§ **What to produce**: Print all the entries verbatim.

* START Supplied entries *

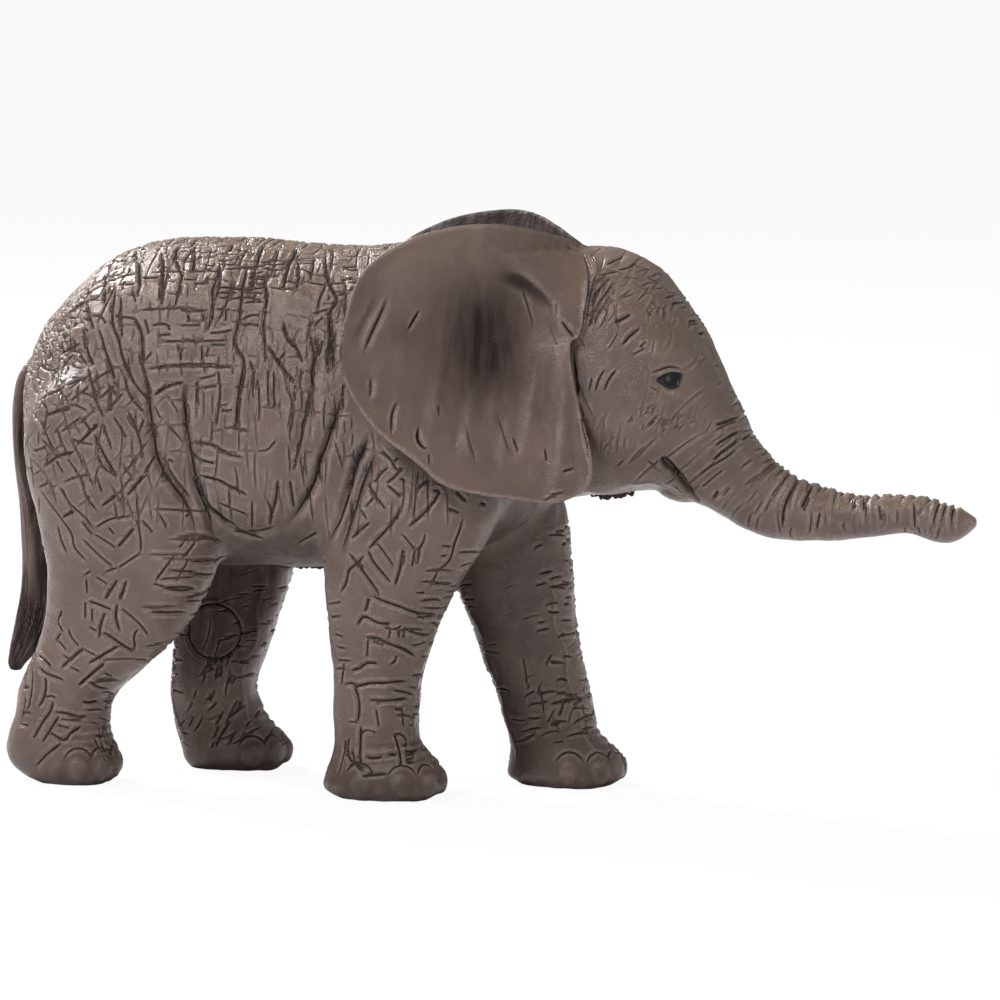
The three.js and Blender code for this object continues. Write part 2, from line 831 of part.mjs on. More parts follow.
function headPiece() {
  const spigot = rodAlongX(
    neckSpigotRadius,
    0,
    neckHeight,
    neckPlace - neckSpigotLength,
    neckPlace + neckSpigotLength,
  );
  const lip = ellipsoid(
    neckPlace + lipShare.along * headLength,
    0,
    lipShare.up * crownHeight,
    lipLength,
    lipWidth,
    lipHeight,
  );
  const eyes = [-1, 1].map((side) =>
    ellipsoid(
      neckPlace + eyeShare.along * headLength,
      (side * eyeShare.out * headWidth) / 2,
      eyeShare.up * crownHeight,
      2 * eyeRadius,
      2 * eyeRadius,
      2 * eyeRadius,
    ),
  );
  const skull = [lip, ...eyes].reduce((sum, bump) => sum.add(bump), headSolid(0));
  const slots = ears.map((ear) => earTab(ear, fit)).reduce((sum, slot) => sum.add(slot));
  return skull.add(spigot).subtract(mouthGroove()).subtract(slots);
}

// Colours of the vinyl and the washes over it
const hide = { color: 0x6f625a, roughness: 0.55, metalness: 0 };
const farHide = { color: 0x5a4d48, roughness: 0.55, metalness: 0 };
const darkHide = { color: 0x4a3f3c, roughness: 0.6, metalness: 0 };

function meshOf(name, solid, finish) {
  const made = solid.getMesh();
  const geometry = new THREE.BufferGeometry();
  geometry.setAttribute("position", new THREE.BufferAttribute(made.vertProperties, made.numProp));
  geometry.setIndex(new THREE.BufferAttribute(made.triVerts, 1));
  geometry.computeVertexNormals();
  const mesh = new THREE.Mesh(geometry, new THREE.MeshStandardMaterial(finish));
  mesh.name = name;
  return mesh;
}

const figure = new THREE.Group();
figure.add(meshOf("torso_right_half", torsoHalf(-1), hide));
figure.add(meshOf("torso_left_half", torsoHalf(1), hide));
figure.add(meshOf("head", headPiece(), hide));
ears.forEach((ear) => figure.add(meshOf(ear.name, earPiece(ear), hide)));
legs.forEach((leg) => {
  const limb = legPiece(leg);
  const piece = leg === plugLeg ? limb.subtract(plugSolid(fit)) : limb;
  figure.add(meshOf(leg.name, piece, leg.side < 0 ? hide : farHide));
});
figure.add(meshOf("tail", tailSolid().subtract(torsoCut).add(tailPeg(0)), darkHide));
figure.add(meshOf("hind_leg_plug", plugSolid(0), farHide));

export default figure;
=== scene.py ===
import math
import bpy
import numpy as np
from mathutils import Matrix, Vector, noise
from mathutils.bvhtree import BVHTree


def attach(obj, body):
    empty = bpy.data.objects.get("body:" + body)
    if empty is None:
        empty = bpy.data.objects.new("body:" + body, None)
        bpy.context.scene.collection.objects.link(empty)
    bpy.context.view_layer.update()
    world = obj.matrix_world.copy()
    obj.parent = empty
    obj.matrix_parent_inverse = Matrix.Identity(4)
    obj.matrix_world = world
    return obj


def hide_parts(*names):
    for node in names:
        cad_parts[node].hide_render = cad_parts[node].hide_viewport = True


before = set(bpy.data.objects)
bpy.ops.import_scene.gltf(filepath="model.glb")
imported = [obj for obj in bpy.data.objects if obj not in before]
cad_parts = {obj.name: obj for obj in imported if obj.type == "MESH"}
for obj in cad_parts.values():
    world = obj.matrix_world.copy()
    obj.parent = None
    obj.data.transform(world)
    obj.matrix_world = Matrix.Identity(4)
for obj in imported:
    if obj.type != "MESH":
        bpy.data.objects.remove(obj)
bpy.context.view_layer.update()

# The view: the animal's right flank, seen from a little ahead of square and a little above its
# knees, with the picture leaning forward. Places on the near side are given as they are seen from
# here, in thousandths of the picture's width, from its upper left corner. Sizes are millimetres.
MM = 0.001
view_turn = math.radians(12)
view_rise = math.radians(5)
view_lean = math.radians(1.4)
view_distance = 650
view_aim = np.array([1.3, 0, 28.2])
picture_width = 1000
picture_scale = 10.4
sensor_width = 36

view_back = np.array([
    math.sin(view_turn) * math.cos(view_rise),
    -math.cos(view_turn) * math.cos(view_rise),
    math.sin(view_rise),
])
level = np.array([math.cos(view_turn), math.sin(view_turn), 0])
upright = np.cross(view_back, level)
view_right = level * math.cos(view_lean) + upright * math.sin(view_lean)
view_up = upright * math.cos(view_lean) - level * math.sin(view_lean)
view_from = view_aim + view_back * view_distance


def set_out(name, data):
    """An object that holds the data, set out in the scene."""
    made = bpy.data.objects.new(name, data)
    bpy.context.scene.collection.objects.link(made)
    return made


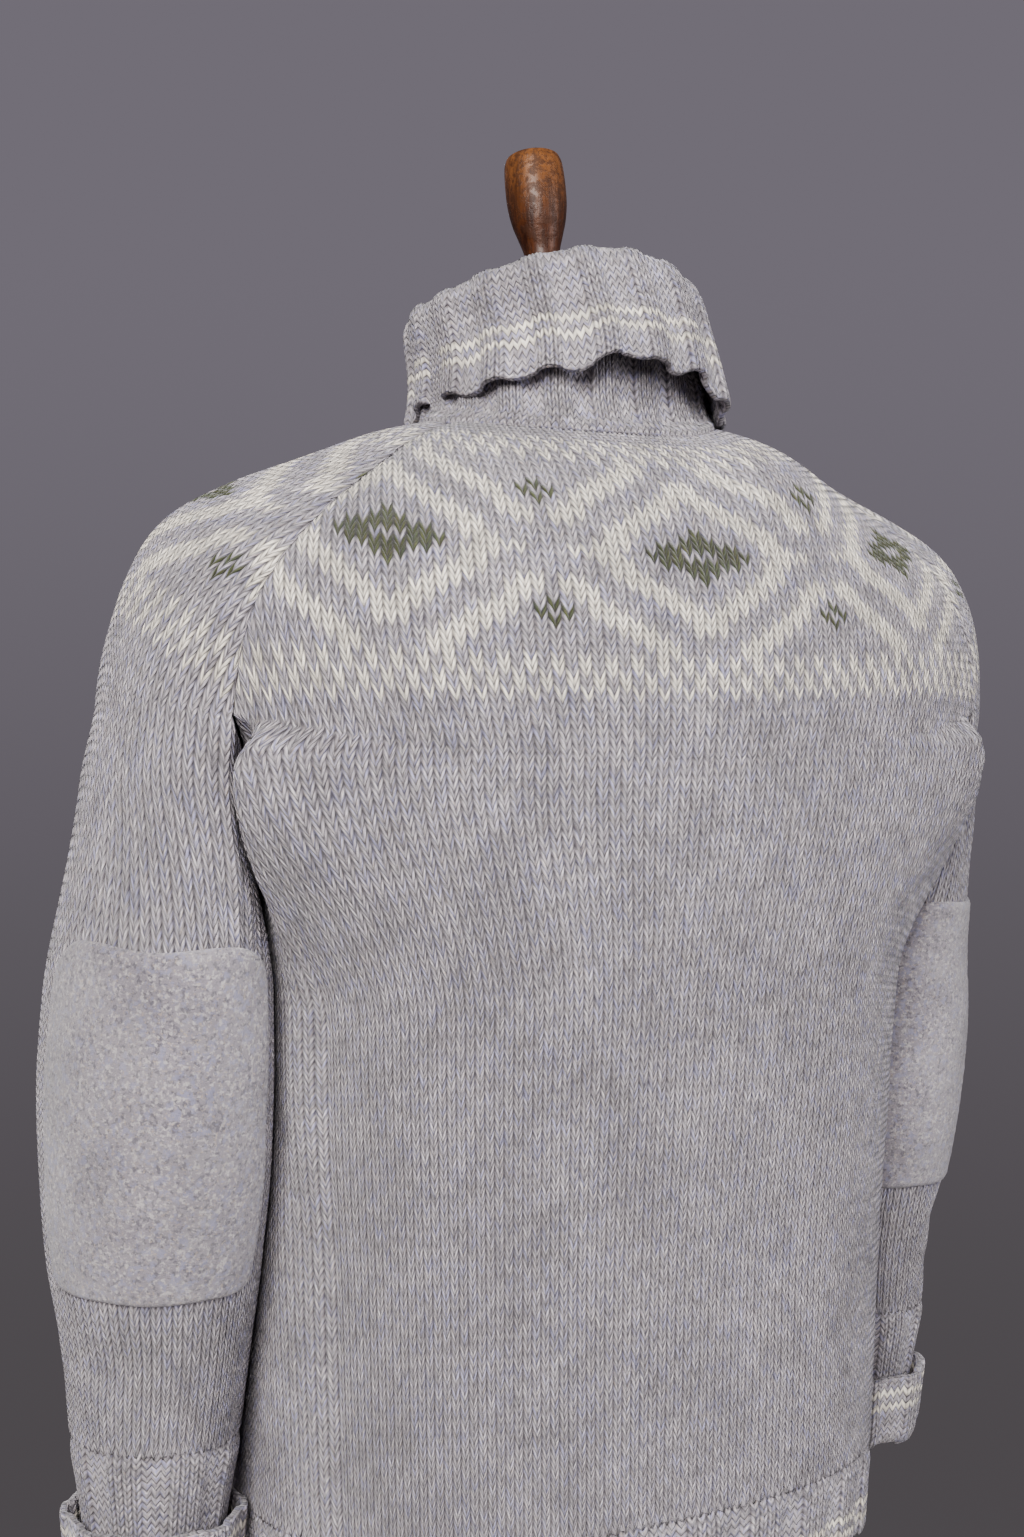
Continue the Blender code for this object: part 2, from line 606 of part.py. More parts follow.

* END Supplied entries *

§ **Written solution**:
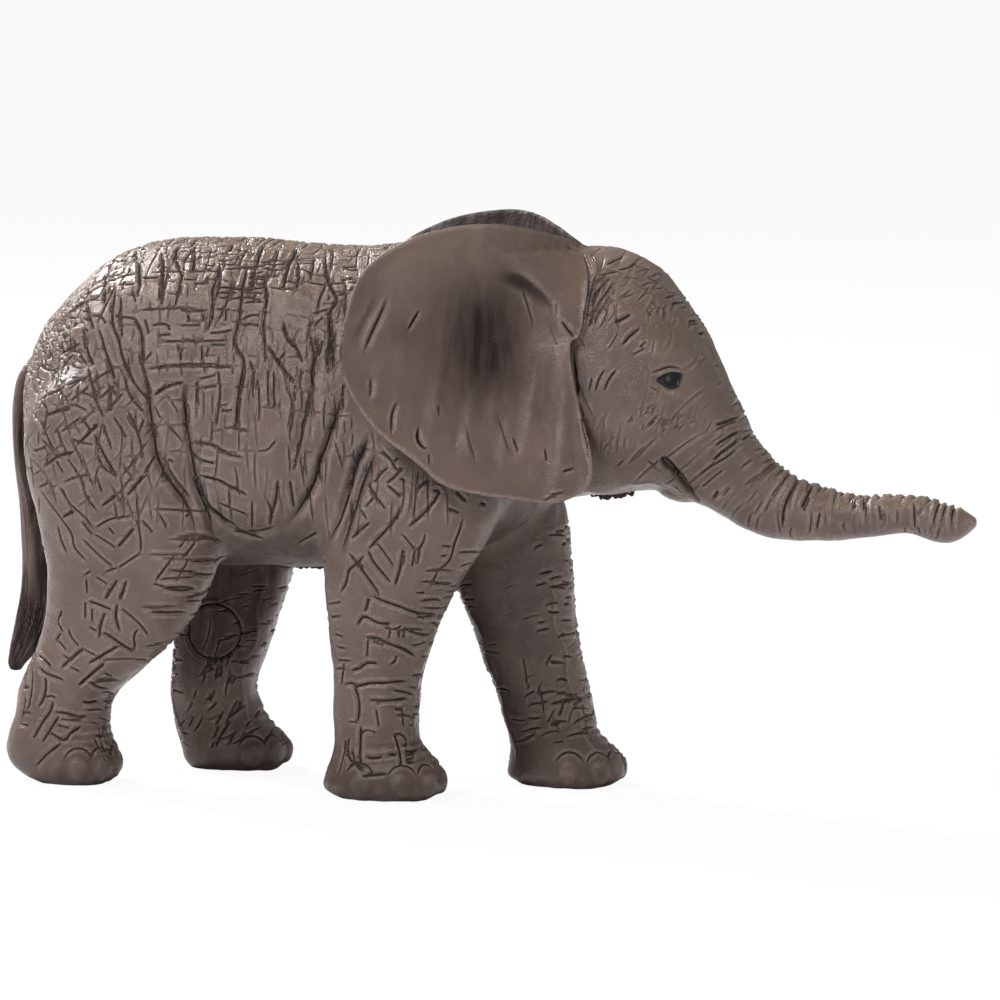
The three.js and Blender code for this object continues. Write part 2, from line 831 of part.mjs on. More parts follow.
function headPiece() {
  const spigot = rodAlongX(
    neckSpigotRadius,
    0,
    neckHeight,
    neckPlace - neckSpigotLength,
    neckPlace + neckSpigotLength,
  );
  const lip = ellipsoid(
    neckPlace + lipShare.along * headLength,
    0,
    lipShare.up * crownHeight,
    lipLength,
    lipWidth,
    lipHeight,
  );
  const eyes = [-1, 1].map((side) =>
    ellipsoid(
      neckPlace + eyeShare.along * headLength,
      (side * eyeShare.out * headWidth) / 2,
      eyeShare.up * crownHeight,
      2 * eyeRadius,
      2 * eyeRadius,
      2 * eyeRadius,
    ),
  );
  const skull = [lip, ...eyes].reduce((sum, bump) => sum.add(bump), headSolid(0));
  const slots = ears.map((ear) => earTab(ear, fit)).reduce((sum, slot) => sum.add(slot));
  return skull.add(spigot).subtract(mouthGroove()).subtract(slots);
}

// Colours of the vinyl and the washes over it
const hide = { color: 0x6f625a, roughness: 0.55, metalness: 0 };
const farHide = { color: 0x5a4d48, roughness: 0.55, metalness: 0 };
const darkHide = { color: 0x4a3f3c, roughness: 0.6, metalness: 0 };

function meshOf(name, solid, finish) {
  const made = solid.getMesh();
  const geometry = new THREE.BufferGeometry();
  geometry.setAttribute("position", new THREE.BufferAttribute(made.vertProperties, made.numProp));
  geometry.setIndex(new THREE.BufferAttribute(made.triVerts, 1));
  geometry.computeVertexNormals();
  const mesh = new THREE.Mesh(geometry, new THREE.MeshStandardMaterial(finish));
  mesh.name = name;
  return mesh;
}

const figure = new THREE.Group();
figure.add(meshOf("torso_right_half", torsoHalf(-1), hide));
figure.add(meshOf("torso_left_half", torsoHalf(1), hide));
figure.add(meshOf("head", headPiece(), hide));
ears.forEach((ear) => figure.add(meshOf(ear.name, earPiece(ear), hide)));
legs.forEach((leg) => {
  const limb = legPiece(leg);
  const piece = leg === plugLeg ? limb.subtract(plugSolid(fit)) : limb;
  figure.add(meshOf(leg.name, piece, leg.side < 0 ? hide : farHide));
});
figure.add(meshOf("tail", tailSolid().subtract(torsoCut).add(tailPeg(0)), darkHide));
figure.add(meshOf("hind_leg_plug", plugSolid(0), farHide));

export default figure;
=== scene.py ===
import math
import bpy
import numpy as np
from mathutils import Matrix, Vector, noise
from mathutils.bvhtree import BVHTree


def attach(obj, body):
    empty = bpy.data.objects.get("body:" + body)
    if empty is None:
        empty = bpy.data.objects.new("body:" + body, None)
        bpy.context.scene.collection.objects.link(empty)
    bpy.context.view_layer.update()
    world = obj.matrix_world.copy()
    obj.parent = empty
    obj.matrix_parent_inverse = Matrix.Identity(4)
    obj.matrix_world = world
    return obj


def hide_parts(*names):
    for node in names:
        cad_parts[node].hide_render = cad_parts[node].hide_viewport = True


before = set(bpy.data.objects)
bpy.ops.import_scene.gltf(filepath="model.glb")
imported = [obj for obj in bpy.data.objects if obj not in before]
cad_parts = {obj.name: obj for obj in imported if obj.type == "MESH"}
for obj in cad_parts.values():
    world = obj.matrix_world.copy()
    obj.parent = None
    obj.data.transform(world)
    obj.matrix_world = Matrix.Identity(4)
for obj in imported:
    if obj.type != "MESH":
        bpy.data.objects.remove(obj)
bpy.context.view_layer.update()

# The view: the animal's right flank, seen from a little ahead of square and a little above its
# knees, with the picture leaning forward. Places on the near side are given as they are seen from
# here, in thousandths of the picture's width, from its upper left corner. Sizes are millimetres.
MM = 0.001
view_turn = math.radians(12)
view_rise = math.radians(5)
view_lean = math.radians(1.4)
view_distance = 650
view_aim = np.array([1.3, 0, 28.2])
picture_width = 1000
picture_scale = 10.4
sensor_width = 36

view_back = np.array([
    math.sin(view_turn) * math.cos(view_rise),
    -math.cos(view_turn) * math.cos(view_rise),
    math.sin(view_rise),
])
level = np.array([math.cos(view_turn), math.sin(view_turn), 0])
upright = np.cross(view_back, level)
view_right = level * math.cos(view_lean) + upright * math.sin(view_lean)
view_up = upright * math.cos(view_lean) - level * math.sin(view_lean)
view_from = view_aim + view_back * view_distance


def set_out(name, data):
    """An object that holds the data, set out in the scene."""
    made = bpy.data.objects.new(name, data)
    bpy.context.scene.collection.objects.link(made)
    return made


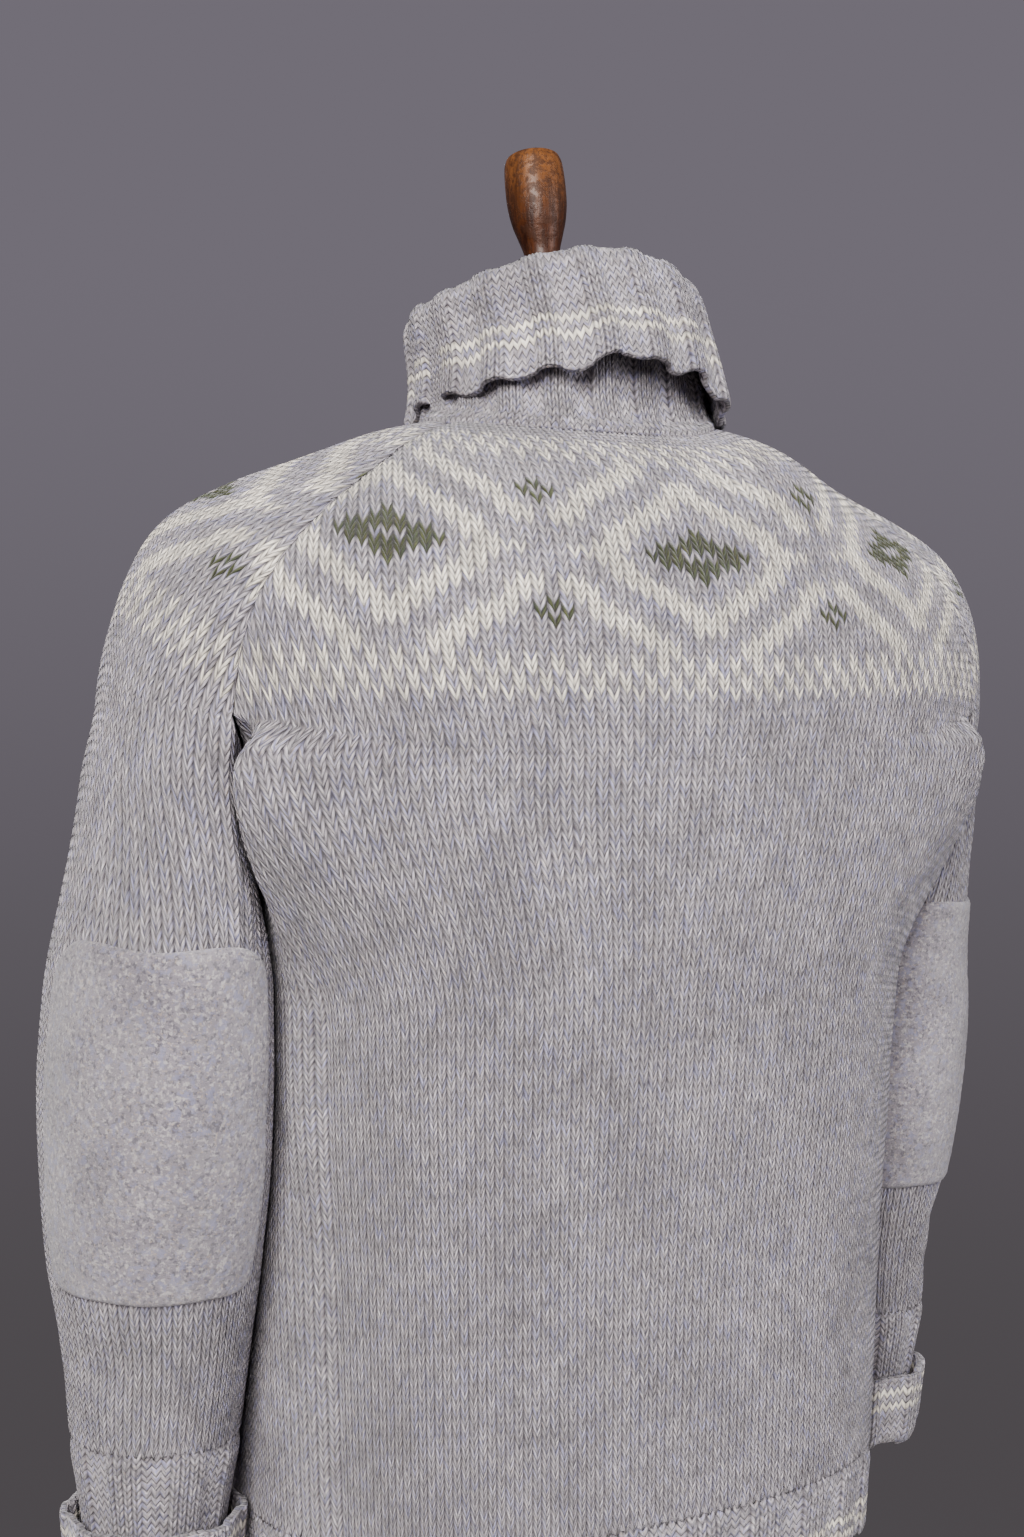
Continue the Blender code for this object: part 2, from line 606 of part.py. More parts follow.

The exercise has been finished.